CAD and scene scripts
_ _ _ _ _ _ _

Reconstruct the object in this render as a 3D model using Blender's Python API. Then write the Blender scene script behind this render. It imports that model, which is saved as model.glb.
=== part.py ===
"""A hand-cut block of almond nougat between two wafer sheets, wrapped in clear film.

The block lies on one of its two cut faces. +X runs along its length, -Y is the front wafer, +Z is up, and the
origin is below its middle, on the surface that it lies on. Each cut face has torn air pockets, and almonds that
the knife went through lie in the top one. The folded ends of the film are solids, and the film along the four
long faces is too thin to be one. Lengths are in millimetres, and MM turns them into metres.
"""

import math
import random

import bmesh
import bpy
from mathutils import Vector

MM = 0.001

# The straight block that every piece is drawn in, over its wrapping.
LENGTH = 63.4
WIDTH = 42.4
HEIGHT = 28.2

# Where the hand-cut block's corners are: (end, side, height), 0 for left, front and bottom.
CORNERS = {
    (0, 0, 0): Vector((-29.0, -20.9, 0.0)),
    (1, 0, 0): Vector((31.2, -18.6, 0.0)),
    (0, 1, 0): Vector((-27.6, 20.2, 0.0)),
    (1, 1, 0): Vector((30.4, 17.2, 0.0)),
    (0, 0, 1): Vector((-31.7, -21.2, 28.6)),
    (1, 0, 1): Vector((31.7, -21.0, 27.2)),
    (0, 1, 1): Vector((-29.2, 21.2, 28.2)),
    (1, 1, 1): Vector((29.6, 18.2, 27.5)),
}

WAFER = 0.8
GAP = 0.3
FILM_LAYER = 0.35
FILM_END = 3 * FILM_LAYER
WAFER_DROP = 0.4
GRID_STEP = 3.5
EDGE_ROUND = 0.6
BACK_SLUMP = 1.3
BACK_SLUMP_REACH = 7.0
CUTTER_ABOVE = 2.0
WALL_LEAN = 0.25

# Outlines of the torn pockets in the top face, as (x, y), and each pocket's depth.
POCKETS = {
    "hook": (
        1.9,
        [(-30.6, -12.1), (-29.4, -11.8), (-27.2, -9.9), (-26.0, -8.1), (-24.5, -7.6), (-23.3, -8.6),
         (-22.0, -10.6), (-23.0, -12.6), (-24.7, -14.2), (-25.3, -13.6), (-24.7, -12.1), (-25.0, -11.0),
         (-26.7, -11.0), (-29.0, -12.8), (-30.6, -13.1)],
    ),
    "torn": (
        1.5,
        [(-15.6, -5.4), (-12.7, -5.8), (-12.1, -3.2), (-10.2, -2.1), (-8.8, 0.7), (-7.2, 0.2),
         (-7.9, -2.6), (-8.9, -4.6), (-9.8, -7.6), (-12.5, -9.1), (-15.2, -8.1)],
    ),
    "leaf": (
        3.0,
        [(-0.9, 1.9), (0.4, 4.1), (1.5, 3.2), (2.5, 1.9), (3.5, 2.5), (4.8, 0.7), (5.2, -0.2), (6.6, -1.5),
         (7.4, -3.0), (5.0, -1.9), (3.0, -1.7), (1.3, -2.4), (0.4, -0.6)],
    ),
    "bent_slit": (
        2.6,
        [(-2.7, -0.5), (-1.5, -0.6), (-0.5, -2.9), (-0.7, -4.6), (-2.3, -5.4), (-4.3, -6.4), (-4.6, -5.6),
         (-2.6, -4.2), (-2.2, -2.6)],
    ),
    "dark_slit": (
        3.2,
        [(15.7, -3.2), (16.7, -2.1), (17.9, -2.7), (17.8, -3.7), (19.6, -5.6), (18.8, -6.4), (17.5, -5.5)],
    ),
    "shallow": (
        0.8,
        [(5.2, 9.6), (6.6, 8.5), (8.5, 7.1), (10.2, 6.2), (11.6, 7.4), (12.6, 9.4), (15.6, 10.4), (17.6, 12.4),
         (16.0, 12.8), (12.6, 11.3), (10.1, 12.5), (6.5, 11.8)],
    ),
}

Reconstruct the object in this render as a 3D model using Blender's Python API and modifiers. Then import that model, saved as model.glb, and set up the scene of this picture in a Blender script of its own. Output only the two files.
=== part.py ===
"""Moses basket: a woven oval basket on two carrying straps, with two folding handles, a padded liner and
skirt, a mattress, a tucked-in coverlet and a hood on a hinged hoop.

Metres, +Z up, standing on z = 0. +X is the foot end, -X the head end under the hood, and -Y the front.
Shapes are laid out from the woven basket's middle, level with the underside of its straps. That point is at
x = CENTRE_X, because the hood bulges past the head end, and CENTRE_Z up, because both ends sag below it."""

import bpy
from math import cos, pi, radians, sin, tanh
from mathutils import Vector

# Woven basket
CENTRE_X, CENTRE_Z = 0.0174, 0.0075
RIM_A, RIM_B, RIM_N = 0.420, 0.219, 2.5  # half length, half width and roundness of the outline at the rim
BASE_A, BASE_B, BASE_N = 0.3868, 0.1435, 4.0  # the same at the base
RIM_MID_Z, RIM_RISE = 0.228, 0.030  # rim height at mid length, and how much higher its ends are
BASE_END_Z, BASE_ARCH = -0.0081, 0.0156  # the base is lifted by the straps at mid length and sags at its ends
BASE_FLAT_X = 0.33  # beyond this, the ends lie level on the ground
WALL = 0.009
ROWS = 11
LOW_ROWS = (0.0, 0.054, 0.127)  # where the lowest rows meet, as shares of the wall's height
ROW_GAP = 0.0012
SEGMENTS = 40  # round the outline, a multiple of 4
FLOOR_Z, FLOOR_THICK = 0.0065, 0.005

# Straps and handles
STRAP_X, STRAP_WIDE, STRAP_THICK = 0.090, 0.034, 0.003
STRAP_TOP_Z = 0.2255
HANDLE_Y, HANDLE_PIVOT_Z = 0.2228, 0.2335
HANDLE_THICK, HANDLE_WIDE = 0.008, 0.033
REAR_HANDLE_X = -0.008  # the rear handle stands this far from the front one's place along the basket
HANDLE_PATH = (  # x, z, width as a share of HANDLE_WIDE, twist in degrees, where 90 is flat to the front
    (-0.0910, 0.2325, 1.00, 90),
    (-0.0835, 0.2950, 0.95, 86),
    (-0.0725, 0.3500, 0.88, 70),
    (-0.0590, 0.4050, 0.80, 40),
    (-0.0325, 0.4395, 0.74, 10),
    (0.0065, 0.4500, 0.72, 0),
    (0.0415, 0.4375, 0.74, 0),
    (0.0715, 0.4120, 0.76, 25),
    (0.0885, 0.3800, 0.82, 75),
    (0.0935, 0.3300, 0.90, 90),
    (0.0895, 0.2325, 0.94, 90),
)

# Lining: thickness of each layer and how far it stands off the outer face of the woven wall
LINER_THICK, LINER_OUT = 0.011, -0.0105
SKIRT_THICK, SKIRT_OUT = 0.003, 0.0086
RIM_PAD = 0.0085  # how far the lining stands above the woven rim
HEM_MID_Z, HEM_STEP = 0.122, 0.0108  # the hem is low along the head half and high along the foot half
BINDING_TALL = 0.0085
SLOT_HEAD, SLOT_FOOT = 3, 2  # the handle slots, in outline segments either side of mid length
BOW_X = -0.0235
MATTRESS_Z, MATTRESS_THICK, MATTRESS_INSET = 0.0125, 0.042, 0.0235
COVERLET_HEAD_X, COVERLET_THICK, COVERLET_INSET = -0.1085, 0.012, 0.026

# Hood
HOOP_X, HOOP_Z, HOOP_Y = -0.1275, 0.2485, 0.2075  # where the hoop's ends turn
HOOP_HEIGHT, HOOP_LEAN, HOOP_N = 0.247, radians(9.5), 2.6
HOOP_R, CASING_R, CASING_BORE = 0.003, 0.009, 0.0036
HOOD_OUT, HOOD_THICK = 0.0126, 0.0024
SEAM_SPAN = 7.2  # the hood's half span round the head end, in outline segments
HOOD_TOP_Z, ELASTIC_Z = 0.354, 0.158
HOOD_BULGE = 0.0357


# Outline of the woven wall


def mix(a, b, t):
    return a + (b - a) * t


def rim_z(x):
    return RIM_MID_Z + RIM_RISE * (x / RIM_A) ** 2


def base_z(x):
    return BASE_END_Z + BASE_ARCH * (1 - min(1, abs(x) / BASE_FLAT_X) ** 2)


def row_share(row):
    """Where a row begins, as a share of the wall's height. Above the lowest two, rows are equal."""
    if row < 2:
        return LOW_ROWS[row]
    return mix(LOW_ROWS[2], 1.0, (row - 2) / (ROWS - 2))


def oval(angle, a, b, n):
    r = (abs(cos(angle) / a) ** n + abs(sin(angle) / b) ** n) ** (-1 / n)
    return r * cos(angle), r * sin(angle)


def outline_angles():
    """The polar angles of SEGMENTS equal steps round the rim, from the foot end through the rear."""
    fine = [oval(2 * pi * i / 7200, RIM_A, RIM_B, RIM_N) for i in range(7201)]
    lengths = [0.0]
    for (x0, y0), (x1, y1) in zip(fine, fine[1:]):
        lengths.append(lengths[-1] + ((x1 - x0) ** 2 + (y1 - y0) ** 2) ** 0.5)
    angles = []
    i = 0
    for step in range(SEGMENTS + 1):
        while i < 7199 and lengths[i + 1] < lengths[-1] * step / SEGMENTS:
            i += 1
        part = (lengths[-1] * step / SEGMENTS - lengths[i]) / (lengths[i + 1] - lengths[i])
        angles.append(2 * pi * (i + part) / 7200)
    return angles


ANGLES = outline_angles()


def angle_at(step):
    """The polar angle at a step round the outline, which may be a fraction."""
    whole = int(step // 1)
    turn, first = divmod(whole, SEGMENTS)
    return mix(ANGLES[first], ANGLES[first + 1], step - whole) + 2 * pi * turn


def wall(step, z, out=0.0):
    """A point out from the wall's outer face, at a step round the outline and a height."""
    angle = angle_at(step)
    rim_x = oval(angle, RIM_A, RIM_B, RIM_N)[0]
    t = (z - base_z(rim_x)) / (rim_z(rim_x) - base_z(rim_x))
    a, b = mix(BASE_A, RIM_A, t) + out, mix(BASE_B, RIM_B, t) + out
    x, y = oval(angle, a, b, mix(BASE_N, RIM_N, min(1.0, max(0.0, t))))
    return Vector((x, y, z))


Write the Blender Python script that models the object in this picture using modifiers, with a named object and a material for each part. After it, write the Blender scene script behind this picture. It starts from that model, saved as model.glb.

_ _ _ _ _ _ _

Please copy only these lines, exactly: the first line of the records through the line containing "WALL_LEAN = 0.25", ends included.

● **RESPONSE TO THIS TASK**:
Reconstruct the object in this render as a 3D model using Blender's Python API. Then write the Blender scene script behind this render. It imports that model, which is saved as model.glb.
=== part.py ===
"""A hand-cut block of almond nougat between two wafer sheets, wrapped in clear film.

The block lies on one of its two cut faces. +X runs along its length, -Y is the front wafer, +Z is up, and the
origin is below its middle, on the surface that it lies on. Each cut face has torn air pockets, and almonds that
the knife went through lie in the top one. The folded ends of the film are solids, and the film along the four
long faces is too thin to be one. Lengths are in millimetres, and MM turns them into metres.
"""

import math
import random

import bmesh
import bpy
from mathutils import Vector

MM = 0.001

# The straight block that every piece is drawn in, over its wrapping.
LENGTH = 63.4
WIDTH = 42.4
HEIGHT = 28.2

# Where the hand-cut block's corners are: (end, side, height), 0 for left, front and bottom.
CORNERS = {
    (0, 0, 0): Vector((-29.0, -20.9, 0.0)),
    (1, 0, 0): Vector((31.2, -18.6, 0.0)),
    (0, 1, 0): Vector((-27.6, 20.2, 0.0)),
    (1, 1, 0): Vector((30.4, 17.2, 0.0)),
    (0, 0, 1): Vector((-31.7, -21.2, 28.6)),
    (1, 0, 1): Vector((31.7, -21.0, 27.2)),
    (0, 1, 1): Vector((-29.2, 21.2, 28.2)),
    (1, 1, 1): Vector((29.6, 18.2, 27.5)),
}

WAFER = 0.8
GAP = 0.3
FILM_LAYER = 0.35
FILM_END = 3 * FILM_LAYER
WAFER_DROP = 0.4
GRID_STEP = 3.5
EDGE_ROUND = 0.6
BACK_SLUMP = 1.3
BACK_SLUMP_REACH = 7.0
CUTTER_ABOVE = 2.0
WALL_LEAN = 0.25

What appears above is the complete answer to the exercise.